Adame Yirgachefe 2nd Cycle School, Ethiopia
How we helped a school from 54th to 2nd
The Costa Foundation first became aware of Adame Yirgachefe 2nd Cycle School in January 2011 having heard of the difficulties the children and teachers were experiencing through their Ethiopian Project director (Mesay Kassaye).
Before Our Involvement
One of the Costa Foundation Trustees plus the foundation's Manager visited the school in March 2011 on the pretext of being interested in education in rural Ethiopia. The school was in a dreadful state with up to 90 children crammed in a classroom and the structure being very poor (if not unsound).
The classrooms had dirt floors which is a risk to children with no shoes due to the presence of dust fleas in the earth which attack the soles of their feet the children can end up crippled. Adame Yirgachefe is a really impoverished community and at least 50% of the children witnessed back in 2011 had no shoes.
The classrooms were made out of sticks and mud and were in poor condition with leaking roofs, no windows, limited furniture and hardly any text books. The school was in such poor shape that there were very few teachers present and of those there, at least 3 had never been to school themselves.
There was no fresh water within 5 kms (3 miles) of the school and no electricity.

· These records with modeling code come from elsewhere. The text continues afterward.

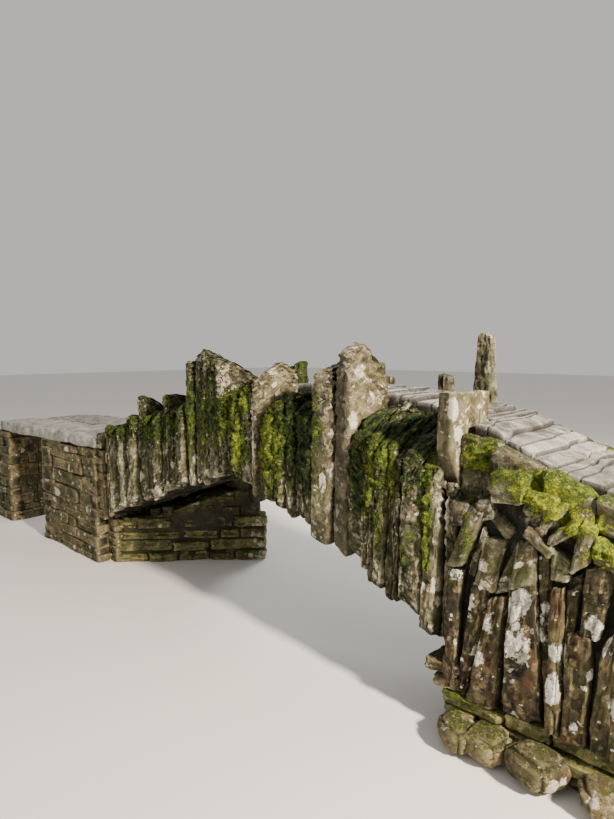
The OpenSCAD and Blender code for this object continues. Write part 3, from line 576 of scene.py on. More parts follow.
# slabs that stand above tallFrom are smoother blocks with more rows of cells
# greatEdge is the painted shade on the great slab's near edge
nearFace = dict(drop=(-0.075, 0.01), setBack=(-0.005, 0.085), gap=(0.003, 0.012), skew=(-0.045, 0.045), taper=0.3,
                tallFrom=2.3, tallCells=(9, 20, 52), lowCells=(11, 13, 52), greatEdge=0.7)
nearIn = -bridge["halfWidth"] + bridge["nearDepth"]
farIn = bridge["halfWidth"] - bridge["nearDepth"]
allRows = sorted(row for rows in nearTables.values() for row in rows)
seed = 100
for name, rows in nearTables.items():
    parts = []
    for row in rows:
        x0, x1, near, peak, back = row[:5]
        spot = allRows.index(row)
        beside = [allRows[max(spot - 1, 0)][2:5], allRows[min(spot + 1, len(allRows) - 1)][2:5]]
        seed += 5
        drop = draw(seed, *nearFace["drop"])
        front = -bridge["halfWidth"] + draw(seed + 1, *nearFace["setBack"])
        tall = peak > nearFace["tallFrom"]
        parts.append(slabPart(x0, x1, front, nearIn, float(tail(x0)) + drop, float(tail(x1)) + drop, (near, peak, back),
                              row[5] if len(row) > 5 else slabFit["peakAt"],
                              nearFace["tallCells" if tall else "lowCells"], seed, blockLook if tall else slabLook,
                              taper=nearFace["taper"], gap=draw(seed + 2, *nearFace["gap"]),
                              skew=draw(seed + 3, *nearFace["skew"]), beside=beside,
                              edge=nearFace["greatEdge"] * (name == "great_slab")))
    if name == "right_haunch_near_slabs":
        # packing stones between the last slab and the end block
        parts += [slabPart(2.05, 2.17, -0.69, -0.40, 1.62, 1.62, (1.80, 1.93, 2.00), 0.4, (8, 10, 12), 71),
                  slabPart(2.06, 2.17, -0.41, nearIn, 1.62, 1.62, (2.0, 2.05, 2.07), 0.4, (8, 8, 12), 72)]
    kind, slotName = nearLooks.get(name, ("slateSlab", "slate_slab"))
    makePiece(name + "_stone", parts, kind, slotName, [name], mossy=0.5 if kind == "paleSlate" else 1.0)
print("near face made")

# rows of even slabs inside the arch and on its far face, under the path
rowSlabs = dict(corePitch=0.13, farPitch=0.115, coreCells=(6, 14, 5), farCells=(8, 8, 28), drop=(-0.035, 0.01),
                gap=0.003, lap=0.004, uneven=0.04, skew=0.03, hideFoot=0.9, spans=dict(
                    left_haunch=(bridge["pierX"], -0.7), crown=(-0.7, 0.7), right_haunch=(0.7, bridge["springX"])))


def rowParts(x0, x1, pitch, y0, y1, cells, seed, rough, look):
    # rough is 1 for a row whose outer ends are seen
    count = max(2, round((x1 - x0) / pitch))
    d = (x1 - x0) / count
    made = []
    for k in range(count):
        a, b = x0 + k * d, x0 + (k + 1) * d
        drop = draw(seed + k, *rowSlabs["drop"])
        ends = []
        for side in (a, b):
            # where the leaning joint meets the underside of the paving
            z = deckLine(side) - bridge["pavingDepth"]
            for _ in range(3):
                z = float(deckLine(joint(side, z))) - bridge["pavingDepth"]
            ends.append(z)
        top = min(ends) + rowSlabs["lap"]
        far = y1 - rough * draw(seed + k + 50, 0, rowSlabs["uneven"])
        skew = rough * draw(seed + k + 90, -rowSlabs["skew"], rowSlabs["skew"])

        def place(q, a=a, b=b, drop=drop, top=top, far=far, skew=skew, gap=rowSlabs["gap"]):
            u, v, w = q.T
            low = float(tail(a)) + (float(tail(b)) - float(tail(a))) * u + drop
            z = low + w * (top - low)
            x = joint(a + gap + u * (b - a - 2 * gap), z)
            return np.stack([x, y0 + v * (far - y0) + skew * (u - 0.5) * v, z], 1)

        def hide(q, far=far):
            # painted shade: darker deeper in the joints of a row whose ends are seen, and at the foot under the arch
            deep = ramp((1 - q[:, 1]) * (far - y0), slabFit["darkFrom"], slabFit["darkOver"])
            foot = np.clip(1 - q[:, 2] * 20, 0, 1) * (rowSlabs["hideFoot"] * deep if rough else rowSlabs["hideFoot"])
            return np.maximum(rough * deep, foot)
        made.append(stone(place, (b - a, far - y0, top - float(tail(a))), cells, seed + k, look, hide=hide))
    return made


coreLook = dict(slabLook, step=0.018, ragged=0.06, rounding=0.016)
for name, (x0, x1) in rowSlabs["spans"].items():
    seed += 100
    core = rowParts(x0, x1, rowSlabs["corePitch"], nearIn, farIn, rowSlabs["coreCells"], seed, 0, coreLook)
    makePiece(name + "_core_slabs_stone", core, "slateSlab", "slate_slab", [name + "_core_slabs"], mossy=0.2)
    far = rowParts(x0, x1, rowSlabs["farPitch"], farIn, bridge["halfWidth"], rowSlabs["farCells"], seed + 50, 1,
                   slabLook)
    makePiece(name + "_far_slabs_stone", far, "slateSlab", "slate_slab", [name + "_far_slabs"])
print("rows made")

# the wings: corners of each stone on the face (x, z from bottom left round), then how far it stands back and its tone
wingStones = [
    ((2.271, 0.424), (2.355, 0.344), (2.390, 1.150), (2.289, 1.137), 0.00, 0.35),
    ((2.363, 0.313), (2.436, 0.308), (2.572, 1.081), (2.462, 1.103), 0.02, 0.3),
    ((2.437, 0.290), (2.658, 0.291), (2.683, 1.062), (2.580, 1.018), 0.01, 0.6),
    ((2.692, 0.290), (2.928, 0.312), (2.869, 1.208), (2.707, 1.119), 0.0, 0.2),
    ((2.934, 0.315), (2.970, 0.313), (2.945, 1.367), (2.870, 1.349), 0.05, 0.1),
    ((2.958, 0.307), (3.035, 0.290), (3.035, 1.225), (2.963, 1.192), 0.0, 0.8),
    ((3.041, 0.70), (3.069, 0.70), (3.124, 1.325), (3.044, 1.274), 0.05, 0.1),
    ((3.043, 0.290), (3.186, 0.290), (3.198, 0.970), (3.060, 0.943), 0.01, 0.45),
    ((3.114, 0.941), (3.235, 0.954), (3.294, 1.426), (3.138, 1.358), 0.02, 0.25),
    ((3.198, 0.290), (3.335, 0.290), (3.330, 1.090), (3.258, 0.954), 0.0, 0.5)
]
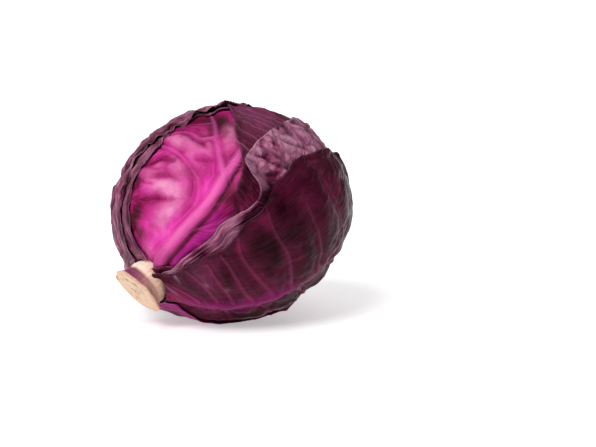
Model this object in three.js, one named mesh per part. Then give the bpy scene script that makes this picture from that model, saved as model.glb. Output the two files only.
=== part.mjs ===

Understandably; the school was not performing well in the regional league tables. Teachers were not adequately trained and children were in overcrowded classrooms and in conditions not conducive to a good learning experience. Indeed the school came 54th out of 57 schools in the regional league table in 2011.
Changes Made By The Costa Foundation
Working closely with the community and Local Education Authority and with the skilled guidance of the Costa Foundation Ethiopian Country Director (Mesay Kassaye); a plan was put in place to demolish the old and unstable classrooms and build six new classrooms and a library all complete with new furniture and over 2,500 text books. The new school now has fresh water on site, electricity, sports kits and equipment for the students to use in extra-curricular lessons.
The children were safely moved to nearby buildings on a temporary basis while the new construction took place.
The new school opened in October 2011 and has been wonderfully received by the children, parents and teachers. Some highlights to share are:
- The children now have extracurricular lessons run by teachers on a voluntary basis and with team leaders from among the students (some aged 10). The lessons are in HIV and AIDS awareness, gender, environment, sports and presentation skills. Not only do students attend these lessons but the parents do too.
- One small example of the above having an impact on the parents and wider community is the fact that litter is now collected and taken to landfill for the first time (it used to be just dumped on the side of the road). This is an initiative started by the children by the use of waste baskets at the school
- The school now has a full complement of teachers and even has a waiting list of other teachers keen to work at the school.
- All of the teachers at the school now have degrees in teacher training.
- 30% of the teachers are female (versus 10% previously)
- Student drop-out rate dropped from 35% to 5% in 2012
- But the biggest impact is that the school came 2nd in the regional league tables in 2012, a remarkable uplift of 52 places from their 54th place in 2011
- You won’t be surprised to learn that the school intends to come first in 2013.